Output the material below in its entirety, exactly as given.

## start DATASET CONTENT

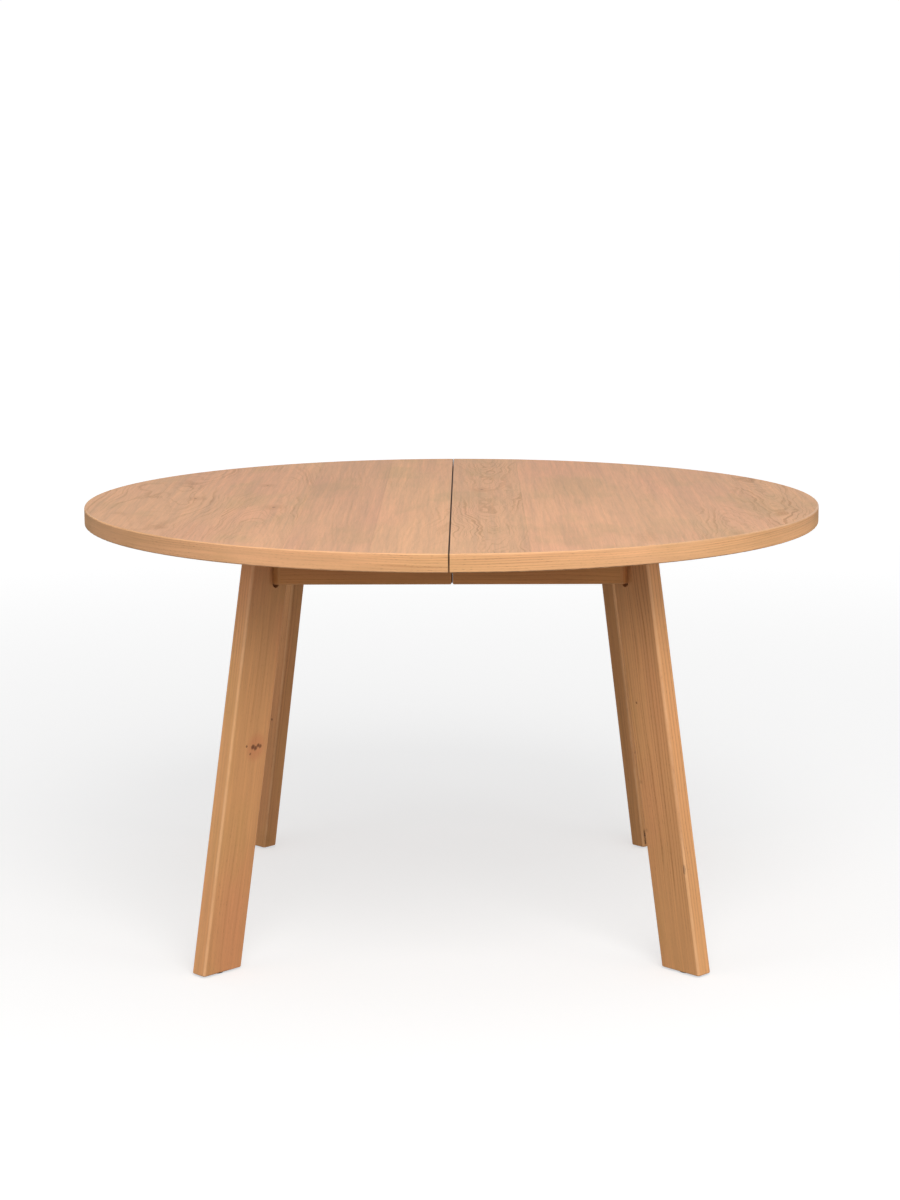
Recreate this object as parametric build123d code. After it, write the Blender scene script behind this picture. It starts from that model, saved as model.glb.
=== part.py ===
from build123d import *
import os
from math import cos, radians, sin, sqrt

# Round extending dining table. Each half carries half of the top, half of the
# underframe and two legs. The right half slides along +X away from the left one.
# Millimetres, +Z up, origin on the floor below the middle of the seam.
# Every piece is first made for the right half or the front, then mirrored.

# --- top ----------------------------------------------------------------------
TOP_DIAMETER = 1300.0
TABLE_HEIGHT = 745.0
TOP_THICKNESS = 30.0
LIPPING = 3.0
TOP_ARRIS = 2.0
SEAM_GAP = 0.8
SEAM_ARRIS = 1.2

# --- underframe ---------------------------------------------------------------
FRAME_HALF_X = 328.0
FRAME_HALF_Y = 343.0
CORNER_CUT = 42.0
RAIL_HEIGHT = 68.0
RAIL_THICKNESS = 24.0
RAIL_GAP = 2.2
RAIL_GAP_CENTRE = 3.0
RAIL_ARRIS = 1.5
PAD_THICKNESS, PAD_INSET = 1.9, 2.5
BLOCK_LAP = 26.0
BLOCK_FACE, BLOCK_ROUND = 4.0, 3.0
DOWEL_R, DOWEL_LENGTH, DOWEL_IN_BLOCK = 3.0, 30.0, 10.0
DOWEL_INSET_Z, DOWEL_FROM_INSIDE = 17.0, 8.0
CROSS_RAIL_START, CROSS_RAIL_WIDTH, CROSS_RAIL_HEIGHT = 60.0, 40.0, 25.0
CROSS_RAIL_SPARE = 4.0

# --- legs ---------------------------------------------------------------------
LEG_WIDTH = 82.0
LEG_THICKNESS = 32.0
FOOT_REACH = 164.0
LEG_SPLAY = 128.0
LEG_ROUND = 4.5
FOOT_ARRIS = 2.0
RELIEF_R = 7.0
GLIDE_R, GLIDE_HEIGHT, GLIDE_ROUND = 11.0, 3.0, 1.0
NAIL_R, NAIL_LENGTH = 1.5, 16.0

# --- leg bolts ----------------------------------------------------------------
BOLT_R, BOLT_LENGTH = 4.0, 60.0
BOLT_HEAD_AF, BOLT_HEAD = 13.0, 5.3
BOLT_HOLE_R = 4.5
BOLT_INSET_Z = 18.0
WASHER_R, WASHER = 8.0, 1.6
INSERT_R, INSERT_BORE_R = 6.0, 4.2
INSERT_START, INSERT_END, INSERT_HOLE_END = 1.0, 23.0, 23.6

# --- telescopic slides --------------------------------------------------------
SLIDE_LENGTH = 520.0
SLIDE_SHEET = 1.2
SLIDE_WIDTH = 12.7
SLIDE_DROP = 30.5
OUTER_HALF_HEIGHT, MIDDLE_HALF_HEIGHT, INNER_HALF_HEIGHT = 22.5, 16.3, 10.1
OUTER_FLANGE, MIDDLE_FLANGE, INNER_FLANGE = 10.0, 9.3, 8.1
WEB_CLEARANCE = 1.4
BALL_R, BALL_POCKET_R = 2.4, 2.5
BALL_SPACING, BALL_COUNT = 40.0, 6
CAGE_LENGTH, CAGE_SHEET, CAGE_WIDTH = 240.0, 0.8, 6.4
BEARER_THICKNESS, BEARER_HEIGHT = 20.0, 60.0
BEARER_START, BEARER_END = 8.0, 258.0
SLIDE_SCREWS_X = (40.0, 140.0, 240.0)
THIN_HEAD = 0.9

# --- screws -------------------------------------------------------------------
TOP_SCREW_R, TOP_SCREW_HEAD_R, TOP_SCREW_HEAD = 2.25, 4.5, 2.8
TOP_SCREW_BITE = 17.0
COUNTERBORE_R = 5.0
RAIL_BORE, BEARER_BORE, CROSS_RAIL_BORE = 30.0, 25.0, 6.0
LONG_RAIL_SCREWS_X = (55.0, 215.0)
END_RAIL_SCREWS_Y = (-190.0, 0.0, 190.0)
BEARER_SCREWS_X = (90.0, 190.0)
CROSS_RAIL_SCREWS_Y = (-180.0, 180.0)
SMALL_SCREW_R, SMALL_SCREW_HEAD_R, SMALL_SCREW_HEAD = 1.75, 3.5, 1.6
SMALL_SCREW_LENGTH = 14.0

# --- seam pins and locks ------------------------------------------------------
PIN_R, PIN_SOCKET_R = 4.0, 4.4
PIN_LENGTH, PIN_PROUD, PIN_SOCKET = 30.0, 10.0, 13.0
PINS_Y = (-560.0, -200.0, 200.0, 560.0)
LOCK_Y = 430.0
PIVOT_X, STUD_X = 28.0, 22.0
PLATE_SHEET, PLATE_WIDTH, PLATE_ROUND = 3.0, 30.0, 3.0
PLATE_NEAR, BASE_FAR, KEEPER_FAR = 6.0, 60.0, 46.0
PLATE_SCREW_INSET = 6.0
LEVER_SHEET, LEVER_HUB_R, LEVER_BORE_R, LEVER_REACH = 3.0, 11.0, 4.08, 60.0
CATCH_FRONT, CATCH_BACK = 12.0, 14.0
ARM_WIDTH, ARM_LENGTH = 12.0, 58.0
TAB_DROP = 9.0
BOSS_R, BOSS_HEIGHT = 7.0, 5.7
PIVOT_R, STUD_R = 4.0, 3.0
PIVOT_HEAD_R, STUD_HEAD_R, HEAD_SHEET = 7.0, 5.5, 2.0
LEVER_PLAY, SLOT_PLAY = 0.3, 0.4
LEVER_OPEN_ANGLE = 60.0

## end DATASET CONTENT

→ SOLUTION TO THE EXERCISE
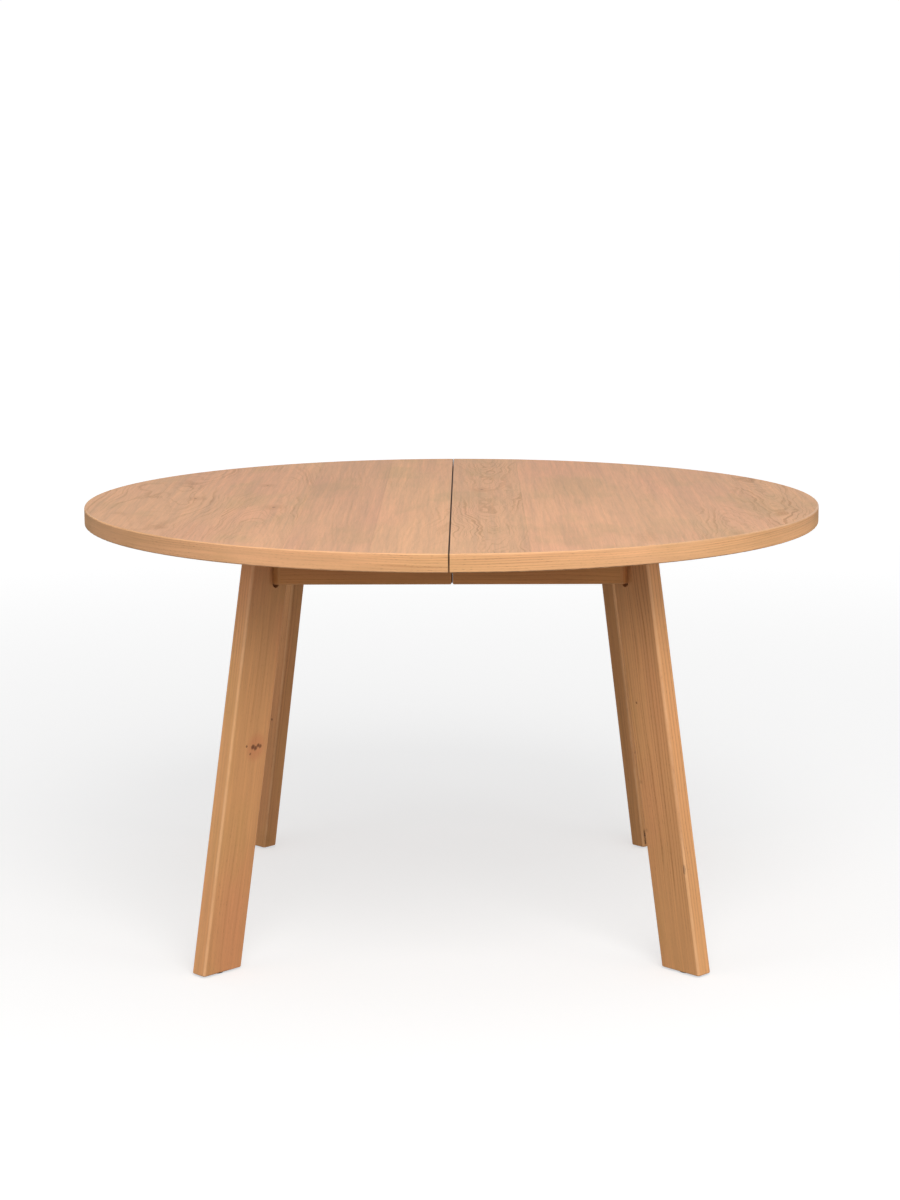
Recreate this object as parametric build123d code. After it, write the Blender scene script behind this picture. It starts from that model, saved as model.glb.
=== part.py ===
from build123d import *
import os
from math import cos, radians, sin, sqrt

# Round extending dining table. Each half carries half of the top, half of the
# underframe and two legs. The right half slides along +X away from the left one.
# Millimetres, +Z up, origin on the floor below the middle of the seam.
# Every piece is first made for the right half or the front, then mirrored.

# --- top ----------------------------------------------------------------------
TOP_DIAMETER = 1300.0
TABLE_HEIGHT = 745.0
TOP_THICKNESS = 30.0
LIPPING = 3.0
TOP_ARRIS = 2.0
SEAM_GAP = 0.8
SEAM_ARRIS = 1.2

# --- underframe ---------------------------------------------------------------
FRAME_HALF_X = 328.0
FRAME_HALF_Y = 343.0
CORNER_CUT = 42.0
RAIL_HEIGHT = 68.0
RAIL_THICKNESS = 24.0
RAIL_GAP = 2.2
RAIL_GAP_CENTRE = 3.0
RAIL_ARRIS = 1.5
PAD_THICKNESS, PAD_INSET = 1.9, 2.5
BLOCK_LAP = 26.0
BLOCK_FACE, BLOCK_ROUND = 4.0, 3.0
DOWEL_R, DOWEL_LENGTH, DOWEL_IN_BLOCK = 3.0, 30.0, 10.0
DOWEL_INSET_Z, DOWEL_FROM_INSIDE = 17.0, 8.0
CROSS_RAIL_START, CROSS_RAIL_WIDTH, CROSS_RAIL_HEIGHT = 60.0, 40.0, 25.0
CROSS_RAIL_SPARE = 4.0

# --- legs ---------------------------------------------------------------------
LEG_WIDTH = 82.0
LEG_THICKNESS = 32.0
FOOT_REACH = 164.0
LEG_SPLAY = 128.0
LEG_ROUND = 4.5
FOOT_ARRIS = 2.0
RELIEF_R = 7.0
GLIDE_R, GLIDE_HEIGHT, GLIDE_ROUND = 11.0, 3.0, 1.0
NAIL_R, NAIL_LENGTH = 1.5, 16.0

# --- leg bolts ----------------------------------------------------------------
BOLT_R, BOLT_LENGTH = 4.0, 60.0
BOLT_HEAD_AF, BOLT_HEAD = 13.0, 5.3
BOLT_HOLE_R = 4.5
BOLT_INSET_Z = 18.0
WASHER_R, WASHER = 8.0, 1.6
INSERT_R, INSERT_BORE_R = 6.0, 4.2
INSERT_START, INSERT_END, INSERT_HOLE_END = 1.0, 23.0, 23.6

# --- telescopic slides --------------------------------------------------------
SLIDE_LENGTH = 520.0
SLIDE_SHEET = 1.2
SLIDE_WIDTH = 12.7
SLIDE_DROP = 30.5
OUTER_HALF_HEIGHT, MIDDLE_HALF_HEIGHT, INNER_HALF_HEIGHT = 22.5, 16.3, 10.1
OUTER_FLANGE, MIDDLE_FLANGE, INNER_FLANGE = 10.0, 9.3, 8.1
WEB_CLEARANCE = 1.4
BALL_R, BALL_POCKET_R = 2.4, 2.5
BALL_SPACING, BALL_COUNT = 40.0, 6
CAGE_LENGTH, CAGE_SHEET, CAGE_WIDTH = 240.0, 0.8, 6.4
BEARER_THICKNESS, BEARER_HEIGHT = 20.0, 60.0
BEARER_START, BEARER_END = 8.0, 258.0
SLIDE_SCREWS_X = (40.0, 140.0, 240.0)
THIN_HEAD = 0.9

# --- screws -------------------------------------------------------------------
TOP_SCREW_R, TOP_SCREW_HEAD_R, TOP_SCREW_HEAD = 2.25, 4.5, 2.8
TOP_SCREW_BITE = 17.0
COUNTERBORE_R = 5.0
RAIL_BORE, BEARER_BORE, CROSS_RAIL_BORE = 30.0, 25.0, 6.0
LONG_RAIL_SCREWS_X = (55.0, 215.0)
END_RAIL_SCREWS_Y = (-190.0, 0.0, 190.0)
BEARER_SCREWS_X = (90.0, 190.0)
CROSS_RAIL_SCREWS_Y = (-180.0, 180.0)
SMALL_SCREW_R, SMALL_SCREW_HEAD_R, SMALL_SCREW_HEAD = 1.75, 3.5, 1.6
SMALL_SCREW_LENGTH = 14.0

# --- seam pins and locks ------------------------------------------------------
PIN_R, PIN_SOCKET_R = 4.0, 4.4
PIN_LENGTH, PIN_PROUD, PIN_SOCKET = 30.0, 10.0, 13.0
PINS_Y = (-560.0, -200.0, 200.0, 560.0)
LOCK_Y = 430.0
PIVOT_X, STUD_X = 28.0, 22.0
PLATE_SHEET, PLATE_WIDTH, PLATE_ROUND = 3.0, 30.0, 3.0
PLATE_NEAR, BASE_FAR, KEEPER_FAR = 6.0, 60.0, 46.0
PLATE_SCREW_INSET = 6.0
LEVER_SHEET, LEVER_HUB_R, LEVER_BORE_R, LEVER_REACH = 3.0, 11.0, 4.08, 60.0
CATCH_FRONT, CATCH_BACK = 12.0, 14.0
ARM_WIDTH, ARM_LENGTH = 12.0, 58.0
TAB_DROP = 9.0
BOSS_R, BOSS_HEIGHT = 7.0, 5.7
PIVOT_R, STUD_R = 4.0, 3.0
PIVOT_HEAD_R, STUD_HEAD_R, HEAD_SHEET = 7.0, 5.5, 2.0
LEVER_PLAY, SLOT_PLAY = 0.3, 0.4
LEVER_OPEN_ANGLE = 60.0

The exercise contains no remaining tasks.